The following definitions of the concept of Generalized Ordered Space are equivalent:

Definition 1

$\left({S, \preceq, \tau}\right)$ is a generalized ordered space if and only if:

$(1): \quad \left({S, \tau}\right)$ is a Hausdorff space
$(2): \quad$ there exists a basis for $\left({S, \tau}\right)$ whose elements are convex in $S$.

Definition 2

$\left({S, \preceq, \tau}\right)$ is a generalized ordered space if and only if:

$(1): \quad$ there exists a linearly ordered space $\left({S', \preceq', \tau'}\right)$
$(2): \quad$ there exists a mapping $\phi: S \to S'$ such that $\phi$ is both an order embedding and a topological embedding.

Definition 3

$\left({S, \preceq, \tau}\right)$ is a generalized ordered space if and only if:

$(1): \quad \left({S, \tau}\right)$ is a Hausdorff space
$(2): \quad$ there exists a sub-basis for $\left({S, \tau}\right)$ each of whose elements is an upper set or lower set in $S$.

Proof

Definition $(1)$ implies Definition $(3)$

Let $\mathcal B$ be a basis for $\tau$ consisting of convex sets.

Let:

$\mathcal S = \left\{ {U^\succeq: U \in \mathcal B}\right\} \cup \left\{ {U^\preceq: U \in \mathcal B}\right\}$

where $U^\succeq$ and $U^\preceq$ denote the upper closure and lower closure respectively of $U$.

By Upper Closure is Upper Set and Lower Closure is Lower Set, the elements of $\mathcal S$ are upper and lower sets.

It is to be shown that $\mathcal S$ is a sub-basis for $\tau$.

$\mathcal S \subseteq \tau$

By Convex Set Characterization (Order Theory), each element of $\mathcal B$ is the intersection of its upper closure with its lower closure.

Thus each element of $\mathcal B$ is generated by $\mathcal S$.

Thus $\mathcal S$ is a sub-basis for $\tau$.

$\blacksquare$

Definition $(3)$ implies Definition $(1)$

Let $\mathcal S$ be a sub-basis for $\tau$ consisting of upper sets and lower sets.

Let $\mathcal B$ be the set of intersections of finite subsets of $\mathcal S$.

the elements of $\mathcal B$ are convex.

But $\mathcal B$ is a basis for $\tau$.

Therefore $\tau$ has a basis consisting of convex sets.

$\blacksquare$

Definition $(2)$ implies Definition $(1)$

Let $x \in U \in \tau$.

Then by the definition of topological embedding:

$\map \phi U$ is an open neighborhood of $\map \phi x$ in $\map \phi S$ with the subspace topology.

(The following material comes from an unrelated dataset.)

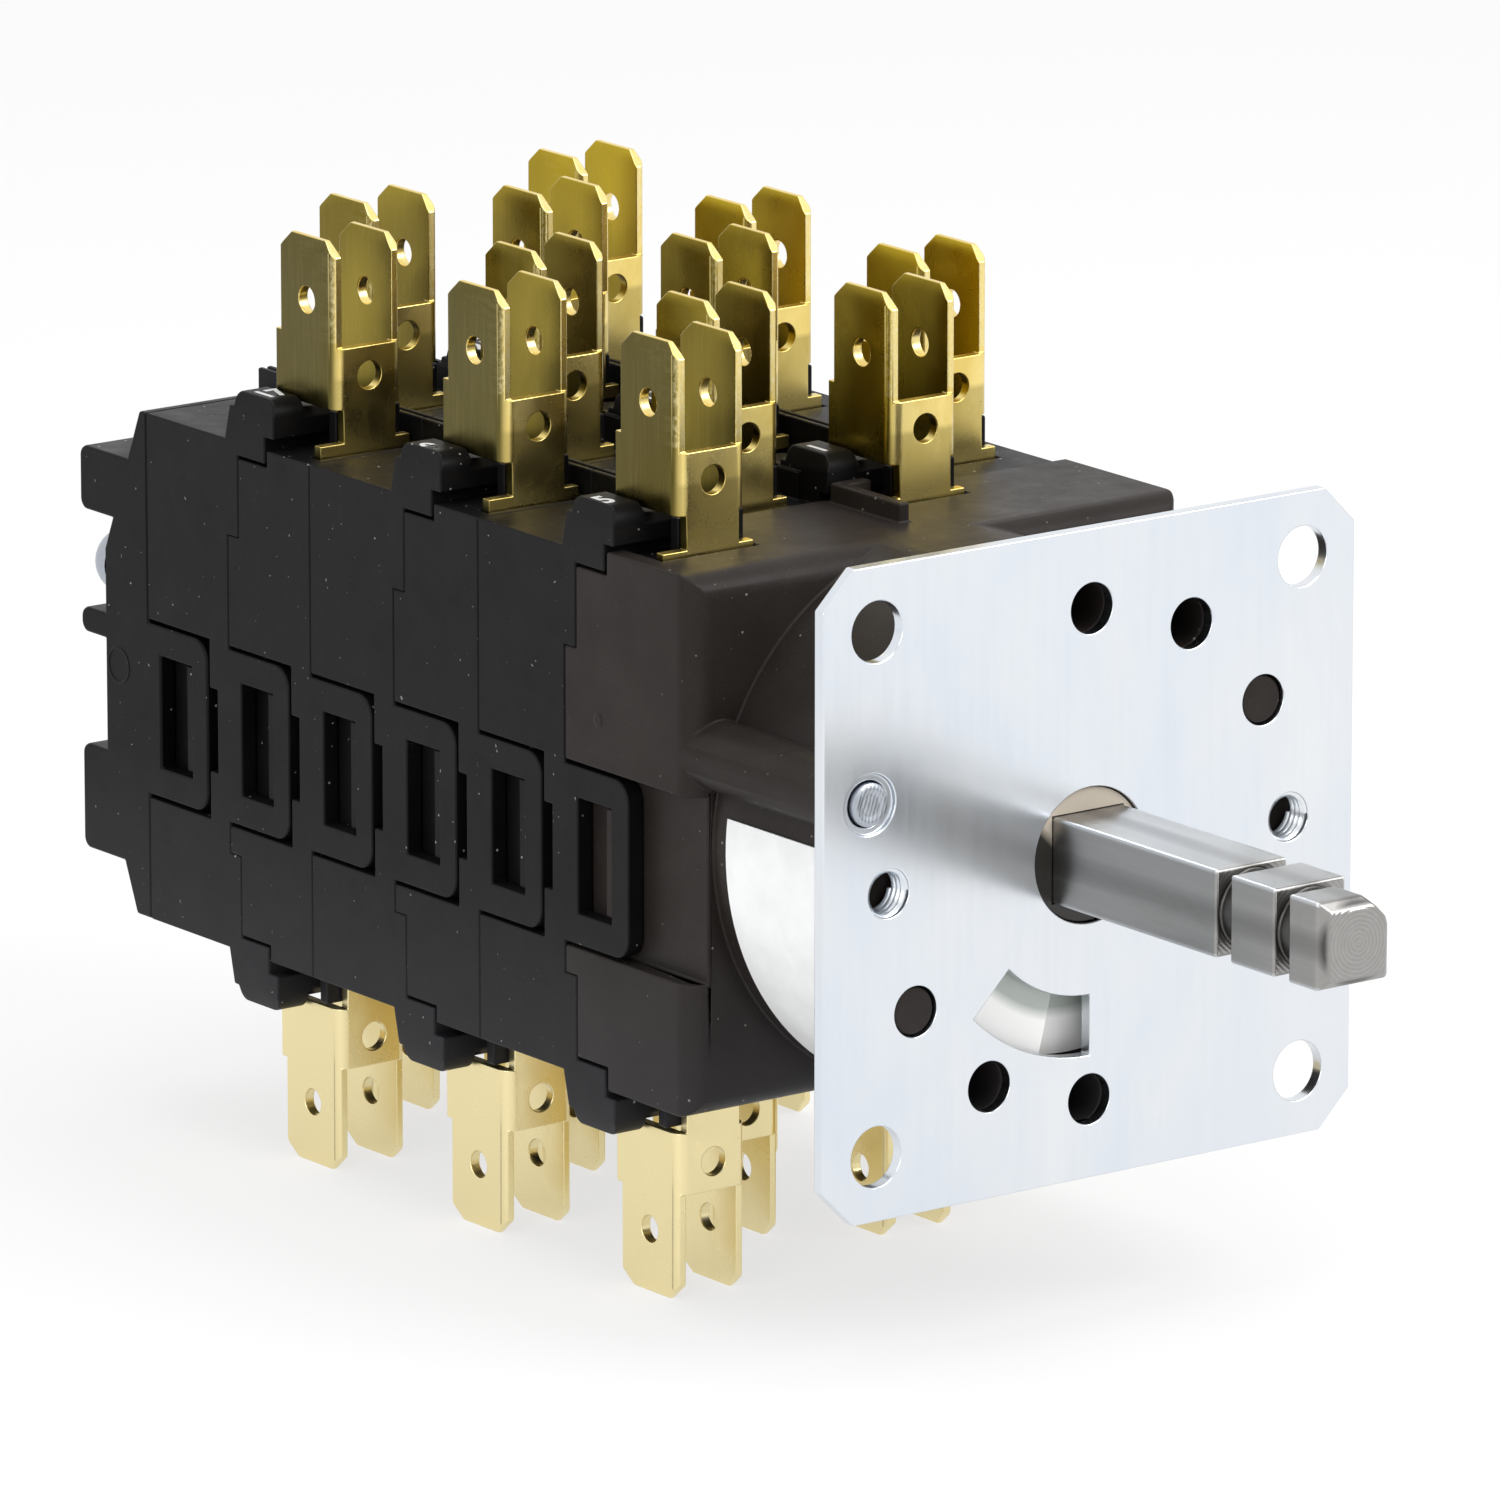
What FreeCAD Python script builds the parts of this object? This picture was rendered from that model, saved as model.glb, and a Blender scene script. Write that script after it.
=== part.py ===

Thus by Basis for Topological Subspace and the definition of the order topology, there is an open interval or open ray $I' \in \tau'$ such that:

$\map \phi x \in I' \cap \map \phi S \subseteq \map \phi U$

Since $I'$ is an interval or ray, it is convex in $S'$ by Interval of Ordered Set is Convex or Ray is Convex, respectively.

Then:

 $\displaystyle x \in \phi^{-1} \sqbrk {I'}$ $=$ $\displaystyle \phi^{-1} \sqbrk {I' \cap \phi \sqbrk S}$ $\displaystyle$ $\subseteq$ $\displaystyle \phi^{-1} \sqbrk {\phi \sqbrk U}$

Because $\phi$ is a topological embedding, it is injective by definition.

So:

$\phi^{-1} \sqbrk {\phi \sqbrk U} = U$

Thus:

$x \in \phi^{-1} \sqbrk {I'} \subseteq U$
$\phi^{-1} \sqbrk {I'}$ is convex.

Thus $\tau$ has a basis consisting of convex sets.

$\blacksquare$

Definition $(3)$ implies Definition $(2)$

This follows from GO-Space Embeds Densely into Linearly Ordered Space.

$\blacksquare$